** Task requirements **
Everything from the first line down to the line containing "# The origin is the middle of the underside." should be reproduced exactly; please include nothing else.

-- start Data segment --

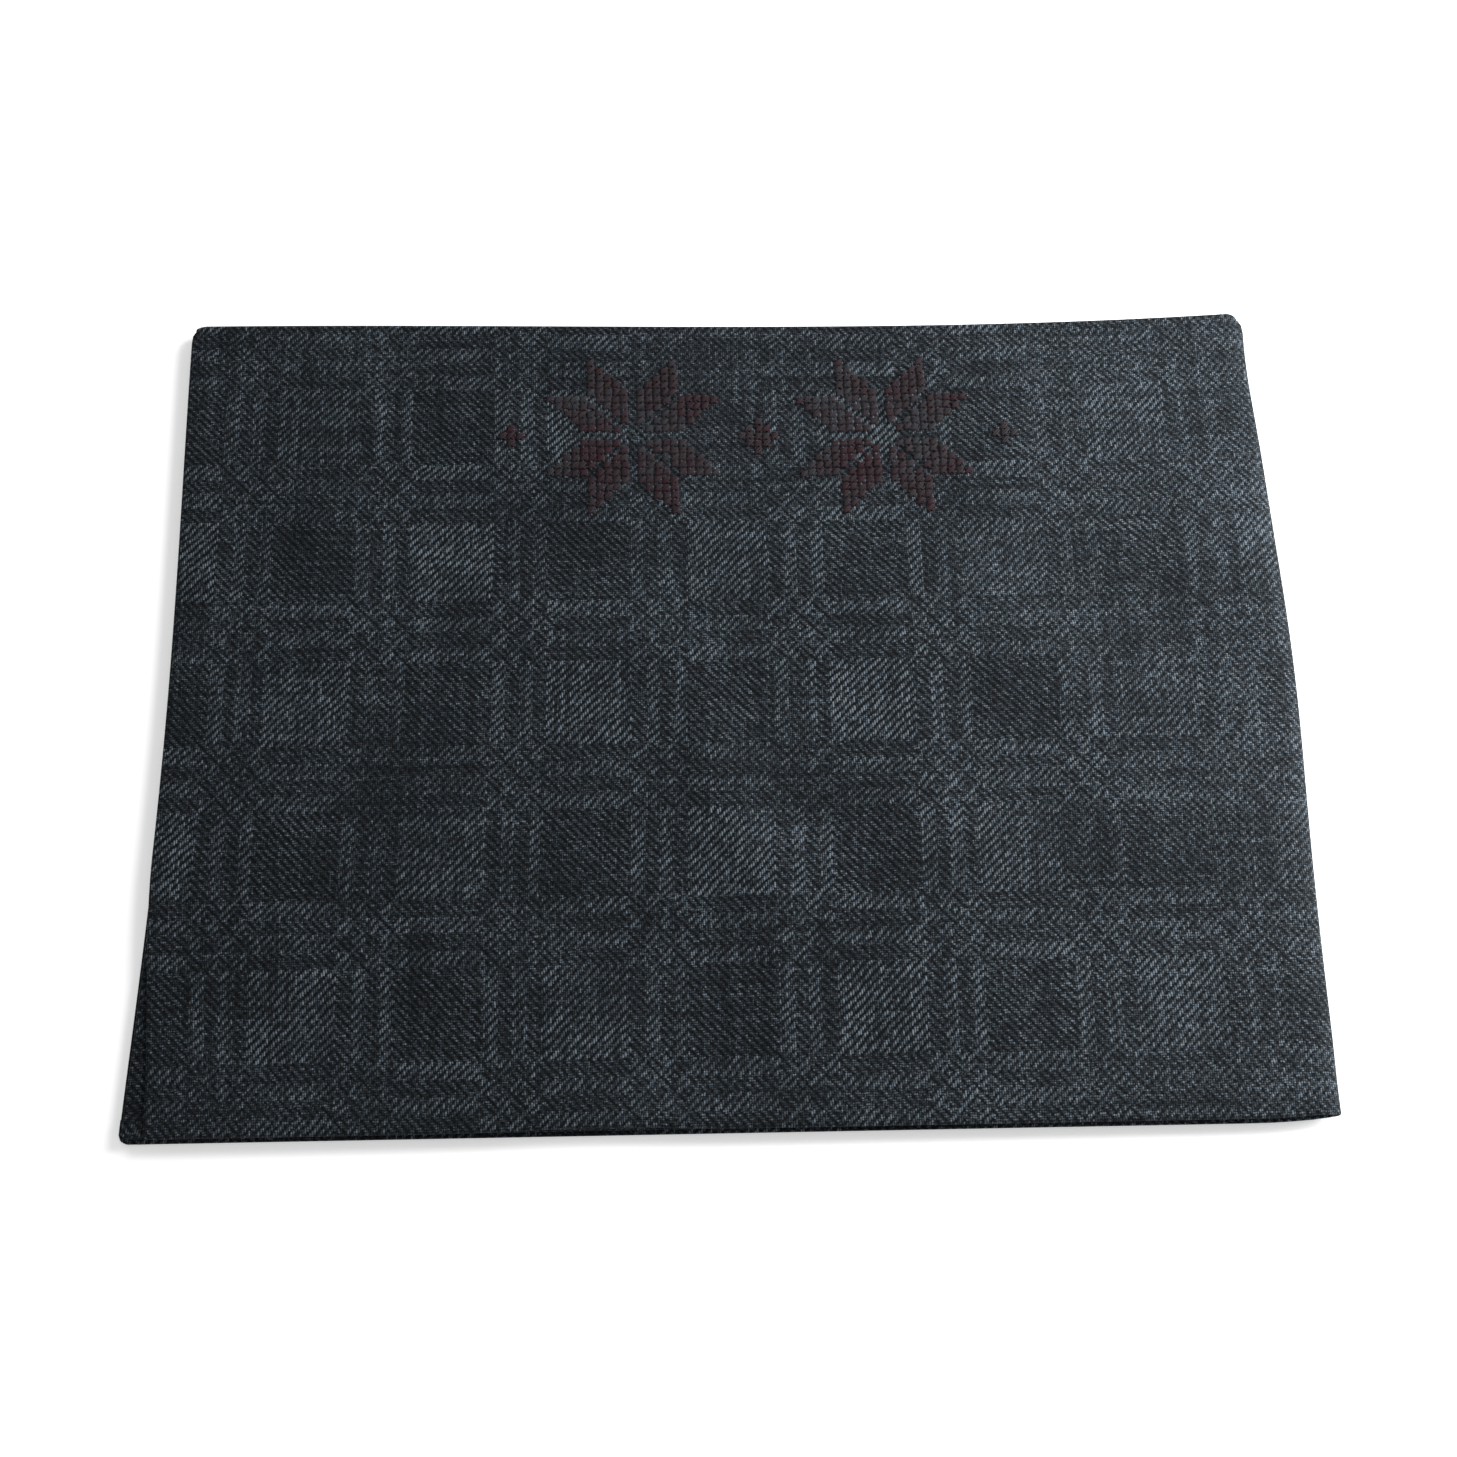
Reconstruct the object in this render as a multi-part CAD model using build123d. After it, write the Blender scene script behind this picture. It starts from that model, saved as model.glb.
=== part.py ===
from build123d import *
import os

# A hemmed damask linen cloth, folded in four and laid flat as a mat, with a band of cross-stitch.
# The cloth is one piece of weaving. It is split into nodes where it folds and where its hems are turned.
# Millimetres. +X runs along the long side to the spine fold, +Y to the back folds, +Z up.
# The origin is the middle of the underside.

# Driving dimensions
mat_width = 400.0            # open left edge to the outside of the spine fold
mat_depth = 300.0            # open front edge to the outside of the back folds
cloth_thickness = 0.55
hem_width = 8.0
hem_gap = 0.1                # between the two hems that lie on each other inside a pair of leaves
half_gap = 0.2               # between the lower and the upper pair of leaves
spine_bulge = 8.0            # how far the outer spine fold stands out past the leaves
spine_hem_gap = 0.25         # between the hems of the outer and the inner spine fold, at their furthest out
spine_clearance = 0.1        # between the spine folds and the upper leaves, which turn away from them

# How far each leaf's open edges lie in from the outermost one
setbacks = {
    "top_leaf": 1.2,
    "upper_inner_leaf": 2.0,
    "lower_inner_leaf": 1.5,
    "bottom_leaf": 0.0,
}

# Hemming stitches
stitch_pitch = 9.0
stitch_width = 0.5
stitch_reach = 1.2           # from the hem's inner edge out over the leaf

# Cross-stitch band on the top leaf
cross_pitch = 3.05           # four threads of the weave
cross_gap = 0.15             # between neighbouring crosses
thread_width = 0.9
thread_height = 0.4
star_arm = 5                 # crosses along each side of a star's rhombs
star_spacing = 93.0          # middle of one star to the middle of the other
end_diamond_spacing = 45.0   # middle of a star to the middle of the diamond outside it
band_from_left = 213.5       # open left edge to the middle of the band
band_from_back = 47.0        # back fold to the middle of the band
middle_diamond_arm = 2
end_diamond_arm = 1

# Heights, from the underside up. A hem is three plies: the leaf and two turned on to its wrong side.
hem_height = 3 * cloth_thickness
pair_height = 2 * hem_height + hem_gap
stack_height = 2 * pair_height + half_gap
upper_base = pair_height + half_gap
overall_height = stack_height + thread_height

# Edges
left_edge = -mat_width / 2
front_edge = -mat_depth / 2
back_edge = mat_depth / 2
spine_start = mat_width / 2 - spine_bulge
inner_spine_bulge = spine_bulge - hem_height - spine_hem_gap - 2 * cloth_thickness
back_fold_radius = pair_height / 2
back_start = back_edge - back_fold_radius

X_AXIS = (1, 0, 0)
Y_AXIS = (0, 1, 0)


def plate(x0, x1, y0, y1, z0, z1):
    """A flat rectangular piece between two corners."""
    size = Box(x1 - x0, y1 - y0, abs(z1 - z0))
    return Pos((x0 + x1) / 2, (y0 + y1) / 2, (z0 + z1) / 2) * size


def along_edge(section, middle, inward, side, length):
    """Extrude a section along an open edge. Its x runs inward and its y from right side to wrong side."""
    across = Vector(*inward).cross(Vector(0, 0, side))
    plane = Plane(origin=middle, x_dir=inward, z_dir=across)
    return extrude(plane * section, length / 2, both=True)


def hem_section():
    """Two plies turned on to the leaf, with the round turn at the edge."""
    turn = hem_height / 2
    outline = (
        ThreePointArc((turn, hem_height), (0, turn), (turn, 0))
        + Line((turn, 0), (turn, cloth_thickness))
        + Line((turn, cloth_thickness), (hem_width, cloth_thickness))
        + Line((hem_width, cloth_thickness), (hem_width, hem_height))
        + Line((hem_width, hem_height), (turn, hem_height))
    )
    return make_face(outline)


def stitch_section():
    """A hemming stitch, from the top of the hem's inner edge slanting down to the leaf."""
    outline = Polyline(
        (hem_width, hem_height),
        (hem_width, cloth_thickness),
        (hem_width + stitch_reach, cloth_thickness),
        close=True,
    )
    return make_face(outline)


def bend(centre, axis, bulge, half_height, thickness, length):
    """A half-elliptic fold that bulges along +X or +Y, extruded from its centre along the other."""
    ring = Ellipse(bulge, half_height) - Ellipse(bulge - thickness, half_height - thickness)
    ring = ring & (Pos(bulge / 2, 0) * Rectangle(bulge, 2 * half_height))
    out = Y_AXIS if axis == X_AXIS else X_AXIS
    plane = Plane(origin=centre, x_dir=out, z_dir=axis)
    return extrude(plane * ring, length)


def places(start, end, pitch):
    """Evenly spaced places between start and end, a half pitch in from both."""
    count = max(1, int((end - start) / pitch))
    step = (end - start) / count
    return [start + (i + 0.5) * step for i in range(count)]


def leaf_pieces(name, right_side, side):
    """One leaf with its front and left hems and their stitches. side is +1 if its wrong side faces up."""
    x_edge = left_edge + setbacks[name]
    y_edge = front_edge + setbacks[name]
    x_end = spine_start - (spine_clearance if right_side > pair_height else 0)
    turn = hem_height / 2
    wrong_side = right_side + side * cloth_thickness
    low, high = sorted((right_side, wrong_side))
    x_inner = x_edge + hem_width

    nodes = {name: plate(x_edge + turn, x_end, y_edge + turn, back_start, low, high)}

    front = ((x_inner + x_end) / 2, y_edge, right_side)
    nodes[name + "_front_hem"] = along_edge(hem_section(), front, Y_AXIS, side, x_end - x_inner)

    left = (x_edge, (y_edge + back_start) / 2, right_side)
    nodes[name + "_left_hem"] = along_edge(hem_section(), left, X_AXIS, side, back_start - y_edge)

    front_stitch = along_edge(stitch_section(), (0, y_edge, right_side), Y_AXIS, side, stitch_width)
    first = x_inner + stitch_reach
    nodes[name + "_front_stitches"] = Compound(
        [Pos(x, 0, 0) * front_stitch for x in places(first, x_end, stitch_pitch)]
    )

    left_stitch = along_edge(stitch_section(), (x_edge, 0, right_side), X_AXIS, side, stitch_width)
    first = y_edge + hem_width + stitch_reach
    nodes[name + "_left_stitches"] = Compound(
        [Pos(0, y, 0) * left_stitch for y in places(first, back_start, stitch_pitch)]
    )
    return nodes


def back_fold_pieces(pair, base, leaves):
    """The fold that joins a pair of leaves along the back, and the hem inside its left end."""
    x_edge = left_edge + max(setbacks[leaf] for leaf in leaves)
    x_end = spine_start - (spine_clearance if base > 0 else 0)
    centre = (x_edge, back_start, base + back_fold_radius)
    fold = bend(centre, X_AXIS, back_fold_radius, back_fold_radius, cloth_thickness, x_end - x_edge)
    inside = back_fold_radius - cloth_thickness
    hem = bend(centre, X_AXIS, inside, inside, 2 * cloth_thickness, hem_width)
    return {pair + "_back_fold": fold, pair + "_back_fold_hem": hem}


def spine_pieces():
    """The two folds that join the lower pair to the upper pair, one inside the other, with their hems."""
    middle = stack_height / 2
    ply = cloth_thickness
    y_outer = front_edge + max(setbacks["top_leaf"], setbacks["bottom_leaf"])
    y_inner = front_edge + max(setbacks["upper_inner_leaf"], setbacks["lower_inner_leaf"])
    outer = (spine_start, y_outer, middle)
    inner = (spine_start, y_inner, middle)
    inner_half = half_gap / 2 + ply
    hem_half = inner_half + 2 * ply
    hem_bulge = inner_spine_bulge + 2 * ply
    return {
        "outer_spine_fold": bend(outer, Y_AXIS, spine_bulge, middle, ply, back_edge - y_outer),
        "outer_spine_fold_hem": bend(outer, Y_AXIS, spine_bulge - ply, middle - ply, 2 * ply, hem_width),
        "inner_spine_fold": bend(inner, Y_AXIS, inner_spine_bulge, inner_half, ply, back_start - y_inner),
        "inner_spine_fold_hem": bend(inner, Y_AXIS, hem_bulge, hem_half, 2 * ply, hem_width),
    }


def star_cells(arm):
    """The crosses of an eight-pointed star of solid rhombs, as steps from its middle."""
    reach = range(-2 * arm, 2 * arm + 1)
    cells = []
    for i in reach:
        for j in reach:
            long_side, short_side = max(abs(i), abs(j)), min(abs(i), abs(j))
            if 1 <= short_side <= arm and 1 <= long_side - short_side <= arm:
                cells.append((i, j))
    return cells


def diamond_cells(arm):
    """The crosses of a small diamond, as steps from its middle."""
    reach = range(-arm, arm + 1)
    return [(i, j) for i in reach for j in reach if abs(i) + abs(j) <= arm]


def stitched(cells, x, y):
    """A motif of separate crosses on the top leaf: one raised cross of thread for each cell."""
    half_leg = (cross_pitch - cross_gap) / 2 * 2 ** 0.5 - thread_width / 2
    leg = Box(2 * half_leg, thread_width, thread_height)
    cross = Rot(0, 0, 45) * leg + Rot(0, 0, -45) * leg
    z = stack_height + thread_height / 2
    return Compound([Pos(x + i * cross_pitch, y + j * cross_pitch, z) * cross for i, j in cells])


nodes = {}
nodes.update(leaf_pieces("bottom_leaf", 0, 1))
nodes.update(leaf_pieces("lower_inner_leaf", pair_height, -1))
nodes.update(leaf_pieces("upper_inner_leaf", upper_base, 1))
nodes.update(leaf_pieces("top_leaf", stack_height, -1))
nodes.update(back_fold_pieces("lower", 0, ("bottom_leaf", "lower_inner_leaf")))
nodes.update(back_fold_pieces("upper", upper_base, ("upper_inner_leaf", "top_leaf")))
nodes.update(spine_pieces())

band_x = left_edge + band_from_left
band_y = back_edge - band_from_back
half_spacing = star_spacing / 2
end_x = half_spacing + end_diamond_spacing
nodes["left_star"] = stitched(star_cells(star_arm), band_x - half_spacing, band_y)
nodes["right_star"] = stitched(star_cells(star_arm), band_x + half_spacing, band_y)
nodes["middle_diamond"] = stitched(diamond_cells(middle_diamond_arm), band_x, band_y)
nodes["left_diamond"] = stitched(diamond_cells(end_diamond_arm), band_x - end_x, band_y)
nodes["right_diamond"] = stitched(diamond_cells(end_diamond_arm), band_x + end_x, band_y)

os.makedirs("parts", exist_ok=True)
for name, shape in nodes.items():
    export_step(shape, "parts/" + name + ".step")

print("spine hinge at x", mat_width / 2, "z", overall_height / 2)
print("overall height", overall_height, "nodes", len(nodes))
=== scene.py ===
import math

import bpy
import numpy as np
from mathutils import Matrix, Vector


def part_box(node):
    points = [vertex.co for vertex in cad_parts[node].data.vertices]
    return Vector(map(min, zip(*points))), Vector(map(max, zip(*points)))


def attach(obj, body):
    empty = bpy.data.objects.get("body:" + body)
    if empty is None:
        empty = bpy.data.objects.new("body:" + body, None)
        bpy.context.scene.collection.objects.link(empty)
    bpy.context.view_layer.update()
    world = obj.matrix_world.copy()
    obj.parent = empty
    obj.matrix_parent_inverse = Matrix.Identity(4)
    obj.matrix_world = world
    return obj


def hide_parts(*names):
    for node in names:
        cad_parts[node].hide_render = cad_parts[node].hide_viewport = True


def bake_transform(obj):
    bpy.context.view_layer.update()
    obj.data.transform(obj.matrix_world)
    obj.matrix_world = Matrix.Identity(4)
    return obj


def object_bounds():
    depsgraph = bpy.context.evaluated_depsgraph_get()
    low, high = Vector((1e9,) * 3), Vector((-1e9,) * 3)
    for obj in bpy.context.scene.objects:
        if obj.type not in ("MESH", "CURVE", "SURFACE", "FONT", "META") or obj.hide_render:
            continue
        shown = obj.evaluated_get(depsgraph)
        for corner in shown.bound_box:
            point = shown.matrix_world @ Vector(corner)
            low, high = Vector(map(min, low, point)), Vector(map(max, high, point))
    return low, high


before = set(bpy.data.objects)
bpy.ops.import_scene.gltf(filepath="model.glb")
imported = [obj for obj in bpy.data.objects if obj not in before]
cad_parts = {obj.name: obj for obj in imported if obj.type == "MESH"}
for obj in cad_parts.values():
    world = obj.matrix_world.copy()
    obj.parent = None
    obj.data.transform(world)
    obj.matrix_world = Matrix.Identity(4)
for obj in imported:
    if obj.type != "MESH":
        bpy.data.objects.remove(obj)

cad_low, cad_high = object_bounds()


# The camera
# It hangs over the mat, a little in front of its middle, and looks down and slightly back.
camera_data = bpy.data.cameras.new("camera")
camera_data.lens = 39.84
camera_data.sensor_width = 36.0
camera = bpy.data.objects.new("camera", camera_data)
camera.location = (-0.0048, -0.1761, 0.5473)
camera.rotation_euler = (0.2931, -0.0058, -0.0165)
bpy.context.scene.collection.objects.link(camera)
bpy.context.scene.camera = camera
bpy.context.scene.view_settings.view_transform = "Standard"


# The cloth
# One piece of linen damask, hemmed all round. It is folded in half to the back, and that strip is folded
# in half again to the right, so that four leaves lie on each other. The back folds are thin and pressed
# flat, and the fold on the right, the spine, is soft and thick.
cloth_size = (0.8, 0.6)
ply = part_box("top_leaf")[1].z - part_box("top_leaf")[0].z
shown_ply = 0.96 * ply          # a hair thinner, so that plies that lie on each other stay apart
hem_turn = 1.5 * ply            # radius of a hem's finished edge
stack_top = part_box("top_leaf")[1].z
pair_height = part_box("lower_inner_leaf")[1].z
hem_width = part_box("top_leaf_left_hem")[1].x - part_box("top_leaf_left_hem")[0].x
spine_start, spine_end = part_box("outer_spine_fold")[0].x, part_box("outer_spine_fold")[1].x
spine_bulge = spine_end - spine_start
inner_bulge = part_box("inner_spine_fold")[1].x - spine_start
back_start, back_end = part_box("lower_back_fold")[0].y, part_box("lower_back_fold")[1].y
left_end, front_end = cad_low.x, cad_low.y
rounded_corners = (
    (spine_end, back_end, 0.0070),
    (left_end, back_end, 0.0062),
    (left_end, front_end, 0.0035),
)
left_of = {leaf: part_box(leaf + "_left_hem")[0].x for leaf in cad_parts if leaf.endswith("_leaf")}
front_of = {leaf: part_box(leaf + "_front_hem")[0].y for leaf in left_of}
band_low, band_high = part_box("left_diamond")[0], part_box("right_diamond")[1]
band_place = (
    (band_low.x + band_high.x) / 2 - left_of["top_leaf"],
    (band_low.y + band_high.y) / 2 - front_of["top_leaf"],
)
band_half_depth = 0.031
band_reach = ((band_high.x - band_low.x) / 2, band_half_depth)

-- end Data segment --

** Correct answer **
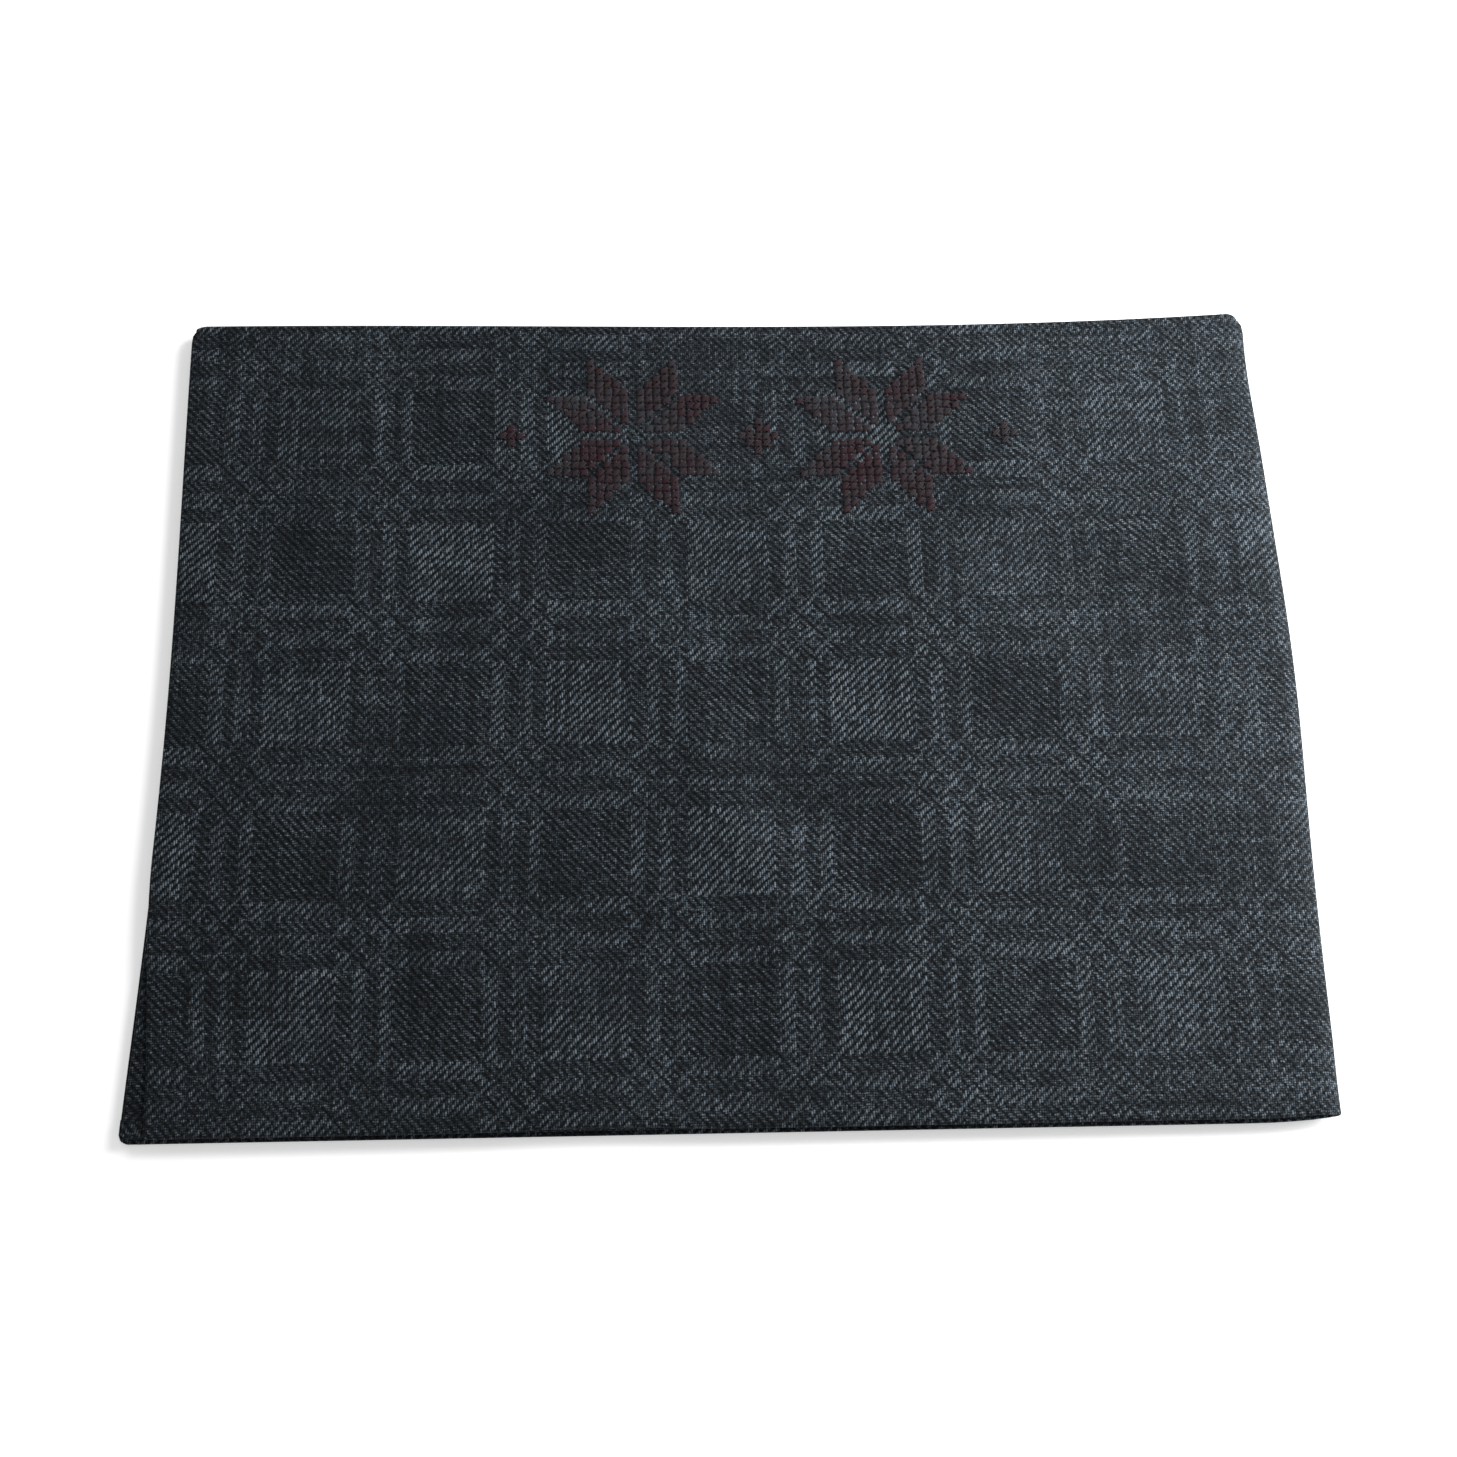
Reconstruct the object in this render as a multi-part CAD model using build123d. After it, write the Blender scene script behind this picture. It starts from that model, saved as model.glb.
=== part.py ===
from build123d import *
import os

# A hemmed damask linen cloth, folded in four and laid flat as a mat, with a band of cross-stitch.
# The cloth is one piece of weaving. It is split into nodes where it folds and where its hems are turned.
# Millimetres. +X runs along the long side to the spine fold, +Y to the back folds, +Z up.
# The origin is the middle of the underside.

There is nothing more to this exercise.